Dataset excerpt
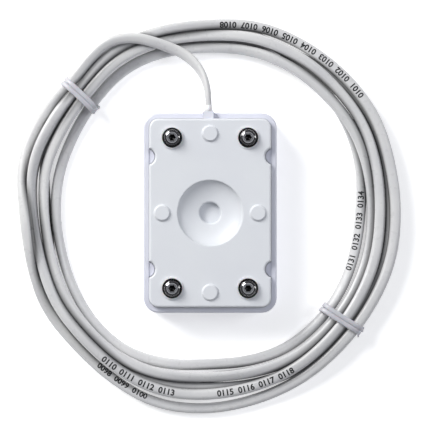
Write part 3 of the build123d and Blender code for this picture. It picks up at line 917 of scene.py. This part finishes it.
def tie_surface(settings, angle, knot_side, lean):
    """A flattened strand along a double loop: in the upright plane across the bundle the loop is a
    superellipse, |u/a|^3 + |v/b|^3 = 1, round the strands, and its two laps lie a strand's width apart
    along the bundle, with a trefoil knot where they end."""
    middle, half_span, top = (value * MM for value in bundle_section(angle))
    half_strand, half_thickness = settings.strand_width / 2, settings.strand_thickness / 2
    a = half_span + half_thickness
    base = half_thickness
    b = (top + half_thickness - base) / 2
    count = 220
    start = 0.0 if knot_side > 0 else math.pi
    t = np.linspace(0.0, 4 * math.pi, count)
    psi = start + t
    power = 2.0 / 3.0
    u = a * np.sign(np.cos(psi)) * np.abs(np.cos(psi)) ** power
    v = b * np.sign(np.sin(psi)) * np.abs(np.sin(psi)) ** power + base + b
    cross = np.clip((t / math.pi - 1.55) / 0.8, 0, 1)
    cross = cross * cross * (3 - 2 * cross)
    spread = half_strand * 0.98 * (1 + 0.22 * np.abs(np.cos(psi)) ** 6)
    w = spread * (2 * cross - 1) + lean * u
    w = w + 0.0003 * np.sin(psi) * np.cos(psi) ** 2
    tilt = math.radians(angle)
    outwards = np.array([math.cos(tilt), math.sin(tilt), 0.0])
    along = np.array([-math.sin(tilt), math.cos(tilt), 0.0])
    centre = np.array([BUNDLE_CENTRE[0] * MM, BUNDLE_CENTRE[1] * MM, 0.0]) + outwards * middle
    path = centre + u[:, None] * outwards + v[:, None] * np.array([0.0, 0.0, 1.0]) + w[:, None] * along
    # even out the spacing along the loop
    run = np.concatenate([[0], np.cumsum(np.linalg.norm(np.diff(path, axis=0), axis=1))])
    even = np.linspace(0, run[-1], count)
    path = np.stack([np.interp(even, run, path[:, k]) for k in range(3)], -1)
    tangent = unit(np.gradient(path, axis=0))
    normal = unit(np.cross(tangent, along))
    wide = np.cross(normal, tangent)
    n = 14
    ring = np.arange(n) * 2 * math.pi / n
    profile = np.stack(
        [
            half_strand * np.sign(np.cos(ring)) * np.abs(np.cos(ring)) ** 0.8,
            half_thickness * np.sign(np.sin(ring)) * np.abs(np.sin(ring)) ** 0.8,
        ],
        -1,
    )
    parts = [swept(path, wide, normal, profile)]
    # the knot and its two short tails
    s = np.linspace(0, 2 * math.pi, 90, endpoint=False)
    knot = np.stack([np.sin(s) + 2 * np.sin(2 * s), np.cos(s) - 2 * np.cos(2 * s), -np.sin(3 * s)], -1)
    at = centre + outwards * knot_side * (a - 0.0002) + np.array([0, 0, 1.0]) * (base + 1.55 * b)
    basis = np.stack([along, np.array([0, 0, 1.0]), outwards])
    loop = at + knot * KNOT_SCALE @ basis
    parts.append(closed_tube(loop, KNOT_RADIUS, 8))
    for way in (-1, 1):
        f = np.linspace(0, 1, 12)[:, None]
        tail = (
            at
            + along * way * (0.0004 + 0.0010 * f)
            + outwards * knot_side * 0.0007 * f**2
            + np.array([0, 0, 1.0]) * (0.0005 * f - 0.0012 * f**2)
        )
        _, side, up = upright_frames(tail)
        parts.append(swept(tail, side, up, circle(KNOT_RADIUS, 8)))
    return gather(parts)


def closed_tube(points, radius, count):
    """A round tube along a closed loop: each ring is the point plus the radius times the cosine of the
    two directions square to the loop there."""
    tangent = unit(np.roll(points, -1, 0) - np.roll(points, 1, 0))
    middle = points.mean(0)
    side = unit(np.cross(tangent, points - middle))
    up = np.cross(side, tangent)
    profile = circle(radius, count)
    rings = points[:, None] + profile[None, :, :1] * side[:, None] + profile[None, :, 1:] * up[:, None]
    corners, faces = rings.reshape(-1, 3), grid_faces(len(points), count, closed_rings=True)
    if enclosed_volume(corners, faces) < 0:
        faces = faces[:, ::-1]
    return corners, faces


class LEAKSENSOR_OT_free_end(bpy.types.Operator):
    """Red and black cores out of the jacket's end, each with its stripped strands"""

    bl_idname = "leaksensor.free_end"
    bl_label = "Free end"

    def execute(self, context):
        heading = np.array(FREE_END_HEADING)
        across = np.array([-heading[1], heading[0], 0.0])
        start = np.array(FREE_END) * MM
        copper = surface(
            "bare_copper", (0.72, 0.34, 0.18), shade=0.8, rough=(0.2, 0.35), cloud=700.0,
            metallic=1.0,
        )
        strands = []
        for name, node, slot, side, colour in (
            ("free_red_wire", "free_red_core", "core_red", 1, RED),
            ("free_black_wire", "free_black_core", "core_black", -1, BLACK),
        ):
            material = surface(name, colour, shade=0.8, rough=(0.22, 0.34), cloud=220.0)
            f = np.linspace(0, 1, 40)
            spread = 0.00075 + 0.0004 * f**2
            line = (
                start
                + heading * (WIRE_LENGTH * f)[:, None]
                + across * (side * spread)[:, None]
                + np.array([0, 0, 1.0]) * (0.0001 * np.sin(3 * f + side))[:, None]
            )
            _, right, up = upright_frames(line)
            outline = circle(WIRE_RADIUS, 20) * np.ones((40, 1, 1))
            outline[-2:] *= np.array([0.97, 0.86])[:, None, None]
            piece = make_piece(name, *swept(line, right, up, outline), [material])
            close_poles(piece)
            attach(piece, BODY)
            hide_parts(node)
            g = np.linspace(0, 1, 48)
            away = unit(line[-1] - line[-3])
            core = line[-1] + away * (STRIPPED_LENGTH * g)[:, None]
            _, right, up = upright_frames(core)
            for k in range(7):
                turn = 2 * math.pi * (k / 6 + 1.4 * g)
                reach = 0.0 if k == 6 else 0.00023 * (1 + 0.25 * g**3)
                wire = core + (reach * np.cos(turn))[:, None] * right + (reach * np.sin(turn))[:, None] * up
                _, wire_side, wire_up = upright_frames(wire)
                strands.append(swept(wire, wire_side, wire_up, circle(STRAND_RADIUS, 8)))
        piece = make_piece("stripped_strands", *gather(strands), [copper])
        close_poles(piece)
        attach(piece, BODY)
        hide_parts("stripped_ends")
        return {"FINISHED"}


class LEAKSENSOR_OT_collar(bpy.types.Operator):
    """A short flared collar where the cable leaves the grommet"""

    bl_idname = "leaksensor.collar"
    bl_label = "Cable collar"

    def execute(self, context):
        cable = context.scene.leak_sensor.cable
        points, broad, up, run, _ = cable_line()
        last = np.searchsorted(run, COLLAR_LENGTH)
        f = run[:last] / run[last - 1]
        margin = COLLAR_SKIN + COLLAR_FLARE * (1 - f) ** 2
        outlines = np.stack([stadium(cable.width + 2 * m, cable.thickness + 2 * m, 40) for m in margin])
        material = surface(
            "collar_vinyl", (0.82, 0.82, 0.83), shade=0.95, rough=(0.3, 0.45), cloud=200.0, soft=0.1
        )
        piece = make_piece(
            "cable_collar", *swept(points[:last], broad[:last], up[:last], outlines), [material]
        )
        close_poles(piece)
        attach(piece, BODY)
        return {"FINISHED"}


class LEAKSENSOR_OT_marks(bpy.types.Operator):
    """Plain running figures printed on the jacket's broad side"""

    bl_idname = "leaksensor.marks"
    bl_label = "Length marks"

    def execute(self, context):
        cable = context.scene.leak_sensor.cable
        points, broad, up, run, turned = cable_line()
        tangent = unit(np.gradient(points, axis=0))
        ink = surface("print_ink", cable.ink, shade=0.7, rough=(0.45, 0.6), cloud=600.0)
        corners, faces, count = [], [], 0
        for angle, first, many in MARK_RUNS:
            words = "  ".join(f"{number:04d}" for number in range(first, first + many))
            glyphs, shapes = figure_shapes(words, cable.mark_height)
            s = np.interp(angle, turned, run) + glyphs[:, 0]
            place = np.stack([np.interp(s, run, points[:, k]) for k in range(3)], -1)
            wide = unit(np.stack([np.interp(s, run, broad[:, k]) for k in range(3)], -1))
            out = unit(np.stack([np.interp(s, run, up[:, k]) for k in range(3)], -1))
            ahead = unit(np.stack([np.interp(s, run, tangent[:, k]) for k in range(3)], -1))
            flip = np.where(np.sum(np.cross(ahead, -wide) * out, -1) > 0, -1.0, 1.0)[:, None]
            height = crowned_height(glyphs[:, 1:2], cable.width, cable.thickness) + PRINT_STANDOFF
            corners.append(place + wide * flip * glyphs[:, 1:2] + out * height)
            faces += [[i + count for i in shape] for shape in shapes]
            count += len(glyphs)
        mesh = bpy.data.meshes.new("length_marks")
        mesh.from_pydata(np.concatenate(corners).tolist(), [], faces)
        mesh.materials.append(ink)
        mesh.update()
        piece = bpy.data.objects.new("length_marks", mesh)
        context.scene.collection.objects.link(piece)
        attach(piece, BODY)
        return {"FINISHED"}


def figure_shapes(words, size):
    """Corners (along, across) and polygons of a line of figures in the built-in typeface, centred across."""
    text = bpy.data.curves.new("figures", "FONT")
    text.body = words
    text.size = size * 1.4
    text.resolution_u = 3
    text.offset = size * 0.045
    holder = bpy.data.objects.new("figures", text)
    bpy.context.scene.collection.objects.link(holder)
    mesh = bpy.data.meshes.new_from_object(holder)
    work = bmesh.new()
    work.from_mesh(mesh)
    for _ in range(3):
        long_edges = [edge for edge in work.edges if edge.calc_length() > GLYPH_EDGE]
        bmesh.ops.subdivide_edges(work, edges=long_edges, cuts=1)
        bmesh.ops.triangulate(work, faces=work.faces)
    work.to_mesh(mesh)
    work.free()
    flat = corner_places(mesh)[:, :2]
    flat[:, 1] -= (flat[:, 1].min() + flat[:, 1].max()) / 2
    shapes = [list(polygon.vertices) for polygon in mesh.polygons]
    bpy.data.objects.remove(holder)
    bpy.data.curves.remove(text)
    bpy.data.meshes.remove(mesh)
    return flat, shapes


class LEAKSENSOR_OT_cable(bpy.types.Operator):
    """The flat two-core cable from the grommet through its coil to its free end"""

    bl_idname = "leaksensor.cable"
    bl_label = "Cable"

    def execute(self, context):
        cable = context.scene.leak_sensor.cable
        points, broad, up, run, _ = cable_line()
        outline = stadium(cable.width, cable.thickness, 28)
        jacket = surface(
            "cable_jacket", cable.jacket, shade=0.93, cast=(0.995, 0.995, 1.01), rough=(0.26, 0.4),
            cloud=90.0, grain=1500.0, depth=0.00003, coat=0.1, coat_rough=0.3,
        )
        # painted shade: the jacket goes nearly black where turns lie close, standing in for the shadow in the
        # gaps between strands
        paint_shade_in_creases(jacket, (0.015, 0.015, 0.016))
        piece = make_piece("lead_cable", *swept(points, broad, up, outline), [jacket])
        close_poles(piece)
        # The crease attribute carries the painted shade: how deep each corner lies between touching turns.
        depth = crease_depth(corner_places(piece.data))
        crease = piece.data.attributes.new("crease", "FLOAT", "POINT")
        crease.data.foreach_set("value", depth.astype(np.float32))
        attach(piece, BODY)
        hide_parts("cable_lead", "cable_coil")
        print("cable runs", round(run[-1], 4), "m")
        return {"FINISHED"}


class LEAKSENSOR_PT_panel(bpy.types.Panel):
    """Buttons and settings of the leak sensor"""

    bl_idname = "LEAKSENSOR_PT_panel"
    bl_label = "Leak Sensor"
    bl_space_type = "VIEW_3D"
    bl_region_type = "UI"
    bl_category = "Leak Sensor"

    def draw(self, context):
        settings = context.scene.leak_sensor
        for group in ("stage", "case", "ties", "cable"):
            box = self.layout.box()
            values = getattr(settings, group)
            for name in values.bl_rna.properties.keys():
                if name not in ("rna_type", "name"):
                    box.prop(values, name)
        for operator in OPERATORS:
            self.layout.operator(operator.bl_idname)


OPERATORS = (
    LEAKSENSOR_OT_stage,
    LEAKSENSOR_OT_case,
    LEAKSENSOR_OT_ties,
    LEAKSENSOR_OT_free_end,
    LEAKSENSOR_OT_collar,
    LEAKSENSOR_OT_marks,
    LEAKSENSOR_OT_cable,
)
CLASSES = (
    LeakSensorCable,
    LeakSensorTies,
    LeakSensorCase,
    LeakSensorStage,
    LeakSensorSettings,
    *OPERATORS,
    LEAKSENSOR_PT_panel,
)


def register():
    for cls in CLASSES:
        bpy.utils.register_class(cls)
    bpy.types.Scene.leak_sensor = bpy.props.PointerProperty(type=LeakSensorSettings)


def unregister():
    del bpy.types.Scene.leak_sensor
    for cls in reversed(CLASSES):
        bpy.utils.unregister_class(cls)


def main():
    """Registers the classes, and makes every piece."""
    register()
    bpy.ops.leaksensor.stage()
    bpy.ops.leaksensor.case()
    bpy.ops.leaksensor.ties()
    bpy.ops.leaksensor.free_end()
    bpy.ops.leaksensor.collar()
    bpy.ops.leaksensor.marks()
    bpy.ops.leaksensor.cable()


if __name__ == "__main__":
    main()
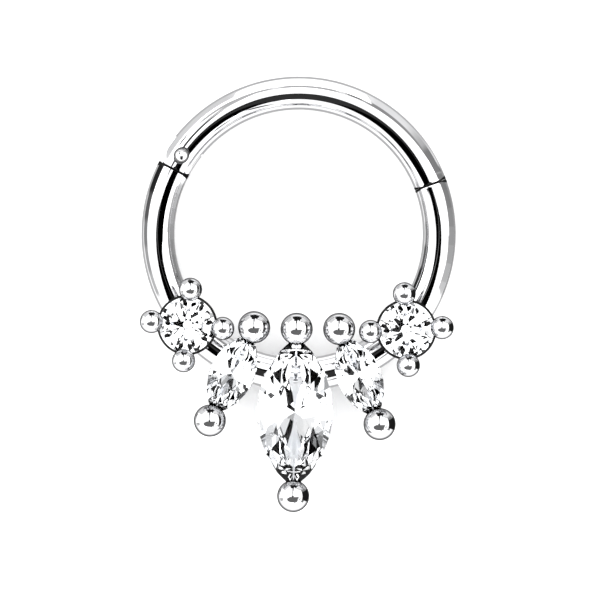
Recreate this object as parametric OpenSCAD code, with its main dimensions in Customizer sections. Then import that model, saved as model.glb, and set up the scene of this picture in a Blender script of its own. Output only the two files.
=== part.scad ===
// Septum ring of round steel wire with a hinged segment and a fan of five clear stones.
// The ring lies on its side: the wire's back rests on z = 0 and the stones face +Z.
// The origin is the ring's centre, +Y points to the hinged segment, +X to its clasp.

/* [Ring] */
// Thickness of the round wire
wire_d = 1.2; // [1.1:0.05:1.5]
// Inside diameter of the closed ring
inner_d = 9; // [8:0.5:12]

/* [Hinge] */
// Direction of the hinge pin, counted round the ring from its right-hand side
hinge_deg = 147.5; // [135:0.5:155]
// Diameter of the hinge pin
pin_d = 0.5; // [0.4:0.02:0.56]
// Height of the pin's domed head above the wire
pin_dome = 0.05; // [0.02:0.01:0.1]
// Thickness of the tongue that stands between the segment's two cheeks
tongue_t = 0.4; // [0.3:0.02:0.46]
// Metal round the pin's hole in the tongue
tongue_wall = 0.14; // [0.1:0.01:0.16]

/* [Clasp] */
// Direction of the clasp seam, counted round the ring from its right-hand side
clasp_deg = 21.6; // [10:0.5:35]
// Diameter of the tenon on the segment's end
tenon_d = 0.44; // [0.3:0.02:0.54]
// Length of the tenon beyond the segment's end
tenon_l = 0.4; // [0.25:0.05:0.5]

/* [Centre stone] */
// Length of the marquise stone in the middle
centre_l = 5.5; // [4.5:0.1:7]
// Width of the marquise stone in the middle
centre_w = 2.75; // [2:0.05:3.2]
// How far its upper tip stands inside the ring's inner edge
centre_rise = 0.8; // [0.5:0.05:1]

/* [Side stones] */
// Length of each marquise stone beside it
side_l = 3.2; // [2.8:0.1:4]
// Width of each marquise stone beside it
side_w = 1.6; // [1.4:0.05:2]
// How far its upper tip stands inside the ring's inner edge
side_rise = 0.5; // [0.3:0.05:0.7]

/* [Round stones] */
// Diameter of each round stone
round_d = 2.1; // [1.8:0.05:2.4]
// How far its centre lies outside the middle line of the wire
round_shift = 0.1; // [0:0.02:0.2]

/* [Cut of the stones] */
// Size of the table as a share of the stone's outline
table_share = 0.56; // [0.5:0.01:0.62]
// Slope of the crown's main facets at the stone's widest place, in degrees
crown_deg = 33; // [28:1:36]
// Slope of the pavilion's main facets at the stone's widest place, in degrees
pavilion_deg = 40.5; // [38:0.5:43]
// Thickness of the girdle
girdle_t = 0.05; // [0.03:0.01:0.08]

/* [Beads and prongs] */
// Diameter of the beads over the tips of the marquise stones
tip_bead_d = 1.16; // [1:0.02:1.3]
// How far a tip bead reaches over its stone
tip_cover = 0.32; // [0.2:0.02:0.4]
// Thickness of the posts that carry the tip beads
post_d = 0.5; // [0.4:0.02:0.6]
// Diameter of the four beads round each round stone
prong_bead_d = 0.84; // [0.7:0.02:0.9]
// How far a prong bead reaches over its stone
prong_cover = 0.18; // [0.1:0.02:0.24]
// Thickness of the prongs that carry those beads
prong_d = 0.38; // [0.3:0.02:0.44]
// Height of each bead's centre above the girdle of its stone
bead_lift = 0.18; // [0.12:0.01:0.24]

/* [Settings] */
// Gap between the centre stone and a side stone where they cross the wire
centre_gap = 0.3; // [0.25:0.05:0.6]
// Gap between a side stone and a round stone where they cross the wire
round_gap = 0.44; // [0.35:0.02:0.7]
// Height of the boat-shaped rail below each marquise stone
rail_h = 0.5; // [0.3:0.05:0.7]
// Width of that rail's wall
rail_w = 0.28; // [0.2:0.02:0.3]
// How far the rail's edge lies inside the stone's outline
rail_inset = 0.35; // [0.3:0.05:0.4]
// Width of the rim that shows round each round stone
rim_show = 0.04; // [0.02:0.01:0.08]
// Thickness of the cup's wall at its rim
rim_w = 0.12; // [0.08:0.01:0.16]
// Metal between the wire's front and the point of a round stone
seat_floor = 0.1; // [0.06:0.02:0.2]

/* [Fits] */
// Gap between a stone and the metal round it
seat_gap = 0.04; // [0.03:0.01:0.06]
// Width of the two seams between segment and fixed arc
seam_gap = 0.04; // [0.03:0.01:0.06]
// Radial clearance of the pin in the tongue, and of the tenon in its socket
running_gap = 0.03; // [0.02:0.01:0.05]
// Radial clearance of the pin in the two cheeks that carry it
pin_gap = 0.015; // [0.01:0.005:0.02]
// Clearance on each side of the tongue, and between cheeks and shoulder as they swing
cheek_gap = 0.05; // [0.03:0.01:0.08]
// Width of the broken edge at the seams
edge_break = 0.06; // [0.04:0.01:0.1]

/* [Hidden] */

$fn = 64;
round_fn = 160;

// How far a hidden end reaches into what it joins
bury = 0.3;
wire_r = wire_d / 2;
mean_r = inner_d / 2 + wire_r;

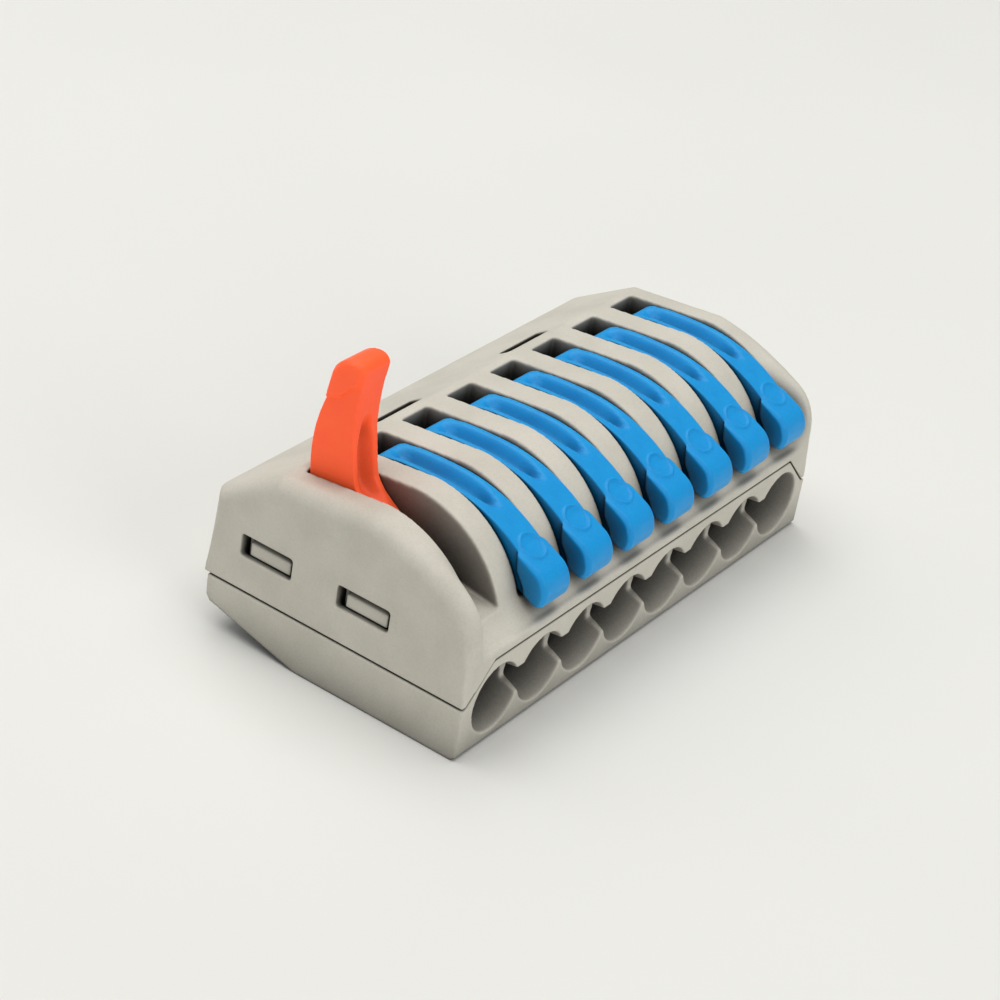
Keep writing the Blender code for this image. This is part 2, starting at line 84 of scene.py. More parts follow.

» **Short problem**
Scan the material above. Copy each line where "picture" occurs.

» **Worked answer**
Write part 3 of the build123d and Blender code for this picture. It picks up at line 917 of scene.py. This part finishes it.
Recreate this object as parametric OpenSCAD code, with its main dimensions in Customizer sections. Then import that model, saved as model.glb, and set up the scene of this picture in a Blender script of its own. Output only the two files.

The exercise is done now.